You bet. When you try and make art, you experience some un-alienation from the process that you didn't even think about. This isn't to say that artists are all elevated personages blah blah blah. Nope. They simply spent time and energy and strength in making this thing that they intended to be experienced and not tormented alive, or used as a platform to attack the maker of that art. "Oh but that never happens--" And I'm going to stop you right there. Those policing art have always done that. They still do. It never ends.

But see, they can only police art that they refuse to be in awe of. (And what a lot of them are in awe of, well, yeah, not great stuff.) But that awe, that sense of touching something bigger than you, of an actual experience from the art? That's tough to reduce to numbers, tough to materialize, tough to encode into flesh (to subsequently slice up.) You can't dissect the ethereal. And this fills these folks with fear. You can't subjugate the numinous. You can only experience it. And you may not have control over that. And this fills these folks with fear. There's no cheat code for dealing with TWIN PEAKS season 3.

Art is there for the experience. Not consumption. The systems in play want you to think it's all fungible consumable DLCs. That's good for commerce. But that's not what art's about.
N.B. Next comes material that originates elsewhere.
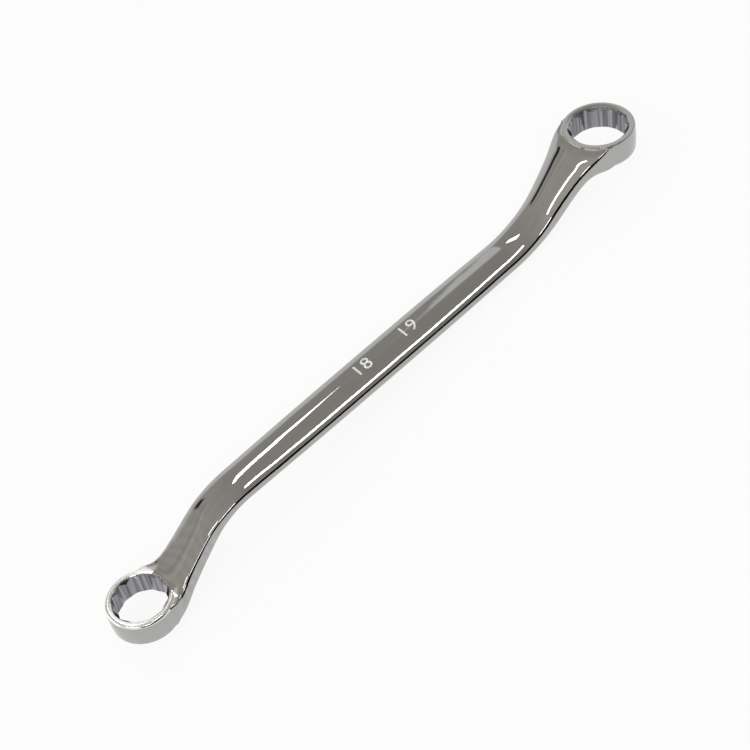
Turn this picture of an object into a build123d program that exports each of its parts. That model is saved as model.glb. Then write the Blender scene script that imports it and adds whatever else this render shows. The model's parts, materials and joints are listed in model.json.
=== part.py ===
from build123d import *
from math import asin, atan2, cos, degrees, hypot, radians, sin, tan
import os

# Double-ended offset ring spanner for 18 mm and 19 mm nuts, in millimetres.
# It is one drop forging: two ring heads on the ends of a crowned bar that is bent
# into a shallow S, with the small head below the bar and the large head above it.
# The spanner lies on a table, the plane z = 0, with its broad face up.
# X runs along it towards the large ring, and the origin is under its middle.

# Sizes across the flats of the nuts
large_nut = 19.0
small_nut = 18.0

# Ring heads: metal outside the nut's corners, height, and rounding of the rims
large_ring_wall = 2.45
small_ring_wall = 2.25
ring_height = 10.2
ring_edge_round = 0.7

# Cones that lead the nut in: how far they open past the nut's corners at each face
large_upper_lead_in = 0.75
large_lower_lead_in = 0.4
small_upper_lead_in = 0.9
small_lower_lead_in = 0.3

# How far before the ring the crown of the neck meets the flat face
crease_reach = 1.15

# Ring centres: how far along the bar from its middle, and how far off its axis
large_ring_reach = 117.0
small_ring_reach = 117.0
large_ring_offset = 17.0
small_ring_offset = 18.0
ring_tilt = 9.0

# Bar: full width at its middle, waist before each neck, thickness over the crowns,
# height of its narrow edges, and the rounding between edges and crowns
bar_width = 16.2
waist_width = 15.2
bar_thickness = 7.9
bar_edge_height = 3.2
bar_edge_round = 0.8

# How far the sides of the bar and of the rings bulge out between their edges
bar_side_bulge = 0.3
ring_side_bulge = 0.2

# Bends: how far before the ring's centre the bar turns up or down, how far inside the ring
# the neck turns into it, and the radii of the turns
neck_run = 42.0
large_bend_radius = 46.0
small_bend_radius = 34.0
entry_inset = 2.0
entry_bend_radius = 10.4

# How far a cut runs past the metal
overrun = 5.0

nut_points = 12
hexagon_sides = 6

# Straight part of the bar: places along it, and how much of the waist each has
straight_shares = (0.12, 0.3, 0.5, 0.7, 0.88)
straight_waist_shares = (0.55, 0.1, 0.0, 0.1, 0.55)

# From bar to ring: places as shares of each stretch of the centre line, then one value
# for each place. Outer is the side that runs out into the rim of the ring, hollow the
# other. Widths go from the waist to the ring, edges from the bar's to the ring's height.
bend_shares = (0.0, 0.5, 1.0)
neck_shares = (0.45, 0.8)
entry_shares = (0.0, 0.5, 1.0)
ring_shares = (0.55,)
outer_width_shares = (0.0, 0.0, 0.03, 0.16, 0.31, 0.39, 0.5, 0.66, 0.7)
hollow_width_shares = (0.0, 0.0, 0.03, 0.17, 0.36, 0.58, 0.75, 0.84, 0.85)
outer_edge_shares = (0.0, 0.0, 0.0, 0.0, 0.0, 0.0, 0.23, 0.8, 0.6)
hollow_edge_shares = (0.0, 0.015, 0.1, 0.11, 0.2, 0.51, 0.85, 0.95, 0.95)
outer_crown_shares = (1.0, 1.04, 1.12, 1.3, 1.6, 1.85, 1.86, 0.6, 0.1)
hollow_crown_shares = (1.0, 0.99, 0.88, 0.75, 0.6, 0.45, 0.1, 0.04, 0.04)


def corner_radius(nut):
    # From the middle of a hexagon nut to its corners
    return nut / (2 * cos(radians(180 / hexagon_sides)))


def tip_radius(nut):
    # From the middle to the inner tips, where the flats of the two hexagons cross
    return nut / (2 * cos(radians(180 / nut_points)))


class Head:
    # Everything about one end of the spanner, in the plane of the side view,
    # where x runs along the bar and y is up off its broad face
    def __init__(self, side, nut, wall, reach, offset, bend_radius, upper_lead_in, lower_lead_in):
        self.side = side
        self.nut = nut
        self.radius = corner_radius(nut) + wall
        self.upper_radius = corner_radius(nut) + upper_lead_in
        self.lower_radius = corner_radius(nut) + lower_lead_in
        self.bend_radius = bend_radius
        self.centre = (side * reach, side * offset)
        self.bend = (side * (reach - neck_run), 0)
        entry_distance = self.radius - entry_inset
        self.entry = (
            self.centre[0] - side * entry_distance * cos(radians(ring_tilt)),
            self.centre[1] + side * entry_distance * sin(radians(ring_tilt)),
        )
        # The neck climbs at this angle off the bar, and turns back by more into the ring
        rise = side * (self.entry[1] - self.bend[1])
        run = side * (self.entry[0] - self.bend[0])
        self.neck_angle = atan2(rise, run)


large = Head(
    1,
    large_nut,
    large_ring_wall,
    large_ring_reach,
    large_ring_offset,
    large_bend_radius,
    large_upper_lead_in,
    large_lower_lead_in,
)
small = Head(
    -1,
    small_nut,
    small_ring_wall,
    small_ring_reach,
    small_ring_offset,
    small_bend_radius,
    small_upper_lead_in,
    small_lower_lead_in,
)

# The spanner rests on the small ring, where its flat face meets the neck, and on the
# underside of the large bend. The line through both gives the angle at which the bar lies.
rim_distance = small.radius + crease_reach
rim_contact = (
    small.centre[0] + rim_distance * cos(radians(ring_tilt)) - ring_height / 2 * sin(radians(ring_tilt)),
    small.centre[1] - rim_distance * sin(radians(ring_tilt)) - ring_height / 2 * cos(radians(ring_tilt)),
)
bend_centre = (large.bend[0] - large_bend_radius * tan(large.neck_angle / 2), large_bend_radius)
contact_run = bend_centre[0] - rim_contact[0]
contact_rise = bend_centre[1] - rim_contact[1]
bend_underside = large_bend_radius + bar_thickness / 2
lie_angle = atan2(contact_rise, contact_run) - asin(bend_underside / hypot(contact_run, contact_rise))
lying_tilt = radians(ring_tilt) + lie_angle


def end_reach(head):
    # How far the head reaches along X from the middle of the bar once it lies down
    along = head.side * (head.centre[0] * cos(lie_angle) + head.centre[1] * sin(lie_angle))
    flat = (head.radius - ring_edge_round) * cos(lying_tilt)
    upright = (ring_height / 2 - ring_edge_round) * sin(lying_tilt)
    return along + flat + upright + ring_edge_round


bar_x_dir = (cos(lie_angle), 0, -sin(lie_angle))
bar_origin = (
    (end_reach(small) - end_reach(large)) / 2,
    0,
    rim_contact[0] * sin(lie_angle) - rim_contact[1] * cos(lie_angle),
)
side_plane = Plane(origin=bar_origin, x_dir=bar_x_dir, z_dir=(0, -1, 0))
ring_x_dir = (cos(lying_tilt), 0, -sin(lying_tilt))
ring_axis_dir = (sin(lying_tilt), 0, cos(lying_tilt))
bar_crown = (bar_thickness - bar_edge_height) / 2


def ring_plane(head):
    # Across the ring at mid height, its z along the ring's axis
    return Plane(origin=side_plane.from_local_coords(head.centre), x_dir=ring_x_dir, z_dir=ring_axis_dir)


def ring_side_plane(head):
    # Upright through the ring's axis, its y along that axis
    return Plane(origin=side_plane.from_local_coords(head.centre), x_dir=ring_x_dir, z_dir=(0, -1, 0))


def ring_axis(head):
    return Axis(side_plane.from_local_coords(head.centre), ring_axis_dir)


with BuildLine(side_plane) as centre_line:
    FilletPolyline(
        small.centre,
        small.entry,
        small.bend,
        large.bend,
        large.entry,
        large.centre,
        radius=[entry_bend_radius, small.bend_radius, large.bend_radius, entry_bend_radius],
    )
stretches = centre_line.wire().edges().sort_by(centre_line.wire())
small_end, small_entry, small_neck, small_bend, straight, *large_stretches = stretches


def station_plane(edge, share):
    # Across the centre line, facing the large ring, with y up off the broad face
    return Plane(origin=edge @ share, x_dir=(0, 1, 0), z_dir=edge % share)


def between(start, end, share):
    return start + share * (end - start)


def head_stations(head, bend_edge, neck_edge, entry_edge, ring_edge):
    # Places and sections from the bar out to the ring
    places = [(bend_edge, share) for share in bend_shares]
    places += [(neck_edge, share) for share in neck_shares]
    places += [(entry_edge, share) for share in entry_shares]
    places += [(ring_edge, share) for share in ring_shares]
    stations = []
    for number, (edge, share) in enumerate(places):
        outer = (
            between(waist_width / 2, head.radius, outer_width_shares[number]),
            between(bar_edge_height / 2, ring_height / 2, outer_edge_shares[number]),
            outer_crown_shares[number] * bar_crown,
        )
        hollow = (
            between(waist_width / 2, head.radius, hollow_width_shares[number]),
            between(bar_edge_height / 2, ring_height / 2, hollow_edge_shares[number]),
            hollow_crown_shares[number] * bar_crown,
        )
        if head.side > 0:
            stations.append((station_plane(edge, share), outer, hollow))
        else:
            stations.append((station_plane(edge, 1 - share), hollow, outer))
    return stations


def straight_stations():
    # The bar is widest at its middle and thins to a waist at each end
    stations = []
    for share, waist_share in zip(straight_shares, straight_waist_shares):
        side = (between(bar_width, waist_width, waist_share) / 2, bar_edge_height / 2, bar_crown)
        stations.append((station_plane(straight, share), side, side))
    return stations


stations = list(reversed(head_stations(small, small_bend, small_neck, small_entry, small_end)))
stations += straight_stations()
stations += head_stations(large, *large_stretches)

with BuildPart() as spanner:
    # The bent bar, from inside the small ring to inside the large ring. Each section has a
    # crown above and below, and sides that bulge a little between the edges.
    for plane, (upper_half, upper_edge, upper_crown), (lower_half, lower_edge, lower_crown) in stations:
        side_half = (upper_half + lower_half) / 2 + bar_side_bulge
        side_height = (upper_edge - lower_edge) / 2
        top_left = (-upper_half, upper_edge)
        top_right = (upper_half, upper_edge)
        bottom_left = (-lower_half, -lower_edge)
        bottom_right = (lower_half, -lower_edge)
        with BuildSketch(plane) as bar_section:
            with BuildLine():
                ThreePointArc(top_left, (0, upper_edge + upper_crown), top_right)
                ThreePointArc(top_right, (side_half, side_height), bottom_right)
                ThreePointArc(bottom_right, (0, -lower_edge - lower_crown), bottom_left)
                ThreePointArc(bottom_left, (-side_half, side_height), top_left)
            make_face()
            fillet(bar_section.vertices(), bar_edge_round)
    loft()

    for head in (large, small):
        # The ring as a disc with rounded rims
        with BuildSketch(ring_side_plane(head)) as rim:
            with BuildLine():
                Polyline(
                    (head.radius, ring_height / 2),
                    (0, ring_height / 2),
                    (0, -ring_height / 2),
                    (head.radius, -ring_height / 2),
                )
                ThreePointArc(
                    (head.radius, -ring_height / 2),
                    (head.radius + ring_side_bulge, 0),
                    (head.radius, ring_height / 2),
                )
            make_face()
            fillet(rim.vertices().group_by(Axis.X)[-1], ring_edge_round)
        revolve(axis=ring_axis(head))

    for head in (large, small):
        # The neck runs out into one face of the ring, which is ground flat
        with BuildSketch(ring_plane(head).offset(head.side * ring_height / 2)):
            Rectangle(4 * head.radius, 4 * head.radius)
        extrude(amount=head.side * (overrun + bar_thickness), mode=Mode.SUBTRACT)

    for head in (large, small):
        # Twelve-point bore, two hexagons turned half a point from each other
        with BuildSketch(ring_plane(head).offset(-ring_height / 2 - overrun)):
            for turn in (0.5, 1.5):
                hexagon_turn = turn * 360 / nut_points
                RegularPolygon(head.nut / 2, hexagon_sides, major_radius=False, rotation=hexagon_turn)
        extrude(amount=ring_height + 2 * overrun, mode=Mode.SUBTRACT)

        # Cones at both faces of the ring
        cone_depth = 2 * (corner_radius(head.nut) - tip_radius(head.nut))
        for face_side, lead_radius in ((1, head.upper_radius), (-1, head.lower_radius)):
            face = face_side * ring_height / 2
            with BuildSketch(ring_side_plane(head)):
                with BuildLine():
                    Polyline(
                        (0, face + face_side * overrun),
                        (lead_radius, face + face_side * overrun),
                        (lead_radius, face),
                        (lead_radius - cone_depth, face - face_side * cone_depth),
                        (0, face - face_side * cone_depth),
                        close=True,
                    )
                make_face()
            revolve(axis=ring_axis(head), mode=Mode.SUBTRACT)

os.makedirs("parts", exist_ok=True)
spanner.part.label = "spanner"
export_step(spanner.part, "parts/spanner.step")
print("bar lies at", round(degrees(lie_angle), 2), "degrees")
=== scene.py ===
import json
import math

import bpy
from mathutils import Matrix, Vector


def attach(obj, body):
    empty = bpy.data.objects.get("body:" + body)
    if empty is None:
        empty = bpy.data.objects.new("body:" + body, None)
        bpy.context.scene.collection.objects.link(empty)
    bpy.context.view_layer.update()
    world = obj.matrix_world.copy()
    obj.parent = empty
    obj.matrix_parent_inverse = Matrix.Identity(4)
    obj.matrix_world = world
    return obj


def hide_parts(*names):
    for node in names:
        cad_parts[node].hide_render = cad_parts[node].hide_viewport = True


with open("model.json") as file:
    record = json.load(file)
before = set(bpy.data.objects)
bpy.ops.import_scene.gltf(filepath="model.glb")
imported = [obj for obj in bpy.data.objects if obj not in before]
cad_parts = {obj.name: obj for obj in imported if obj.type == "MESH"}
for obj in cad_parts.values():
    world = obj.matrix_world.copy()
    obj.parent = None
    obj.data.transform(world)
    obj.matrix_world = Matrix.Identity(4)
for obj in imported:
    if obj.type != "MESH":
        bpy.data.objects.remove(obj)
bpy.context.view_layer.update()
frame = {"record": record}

mm = 0.001


# Small helpers for working as by hand

def deselectAll():
    if bpy.context.mode != "OBJECT":
        bpy.ops.object.mode_set(mode="OBJECT")
    bpy.ops.object.select_all(action="DESELECT")


def makeActive(piece):
    deselectAll()
    piece.select_set(True)
    bpy.context.view_layer.objects.active = piece


def editMesh(piece, selectMode="VERT"):
    makeActive(piece)
    bpy.ops.object.mode_set(mode="EDIT")
    bpy.ops.mesh.select_mode(type=selectMode)
    bpy.ops.mesh.select_all(action="SELECT")


def leaveEdit():
    bpy.ops.object.mode_set(mode="OBJECT")


def applyModifier(piece, kind, **settings):
    makeActive(piece)
    modifier = piece.modifiers.new(kind.title(), kind)
    for name, value in settings.items():
        setattr(modifier, name, value)
    bpy.ops.object.modifier_apply(modifier=modifier.name)


def placePiece(piece, matrix):
    # moves a piece made at the origin to its place, and keeps the place in its mesh
    piece.matrix_world = matrix
    makeActive(piece)
    bpy.ops.object.transform_apply(location=True, rotation=True, scale=True)


def copyPiece(piece, name):
    makeActive(piece)
    bpy.ops.object.duplicate()
    bpy.context.object.name = name
    return bpy.context.object


def newMesh(name, vertices, edges):
    mesh = bpy.data.meshes.new(name)
    mesh.from_pydata(vertices, edges, [])
    piece = bpy.data.objects.new(name, mesh)
    bpy.context.scene.collection.objects.link(piece)
    return piece


def between(start, end, share):
    return start + (end - start) * share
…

I'm about done and not sure I've made much of any sense. Was going to hit another point here... Oh right. "Mere entertainment."

That's usually (an unspoken) insult levied against what, populist, entertainments? Something that exists only on the level that it presents itself on, maybe? I'm not sure. Anyways, go watch SULLIVAN'S TRAVELS by Preston Sturges and you'll understand it more clearly. It's about time for me to do some actual work now.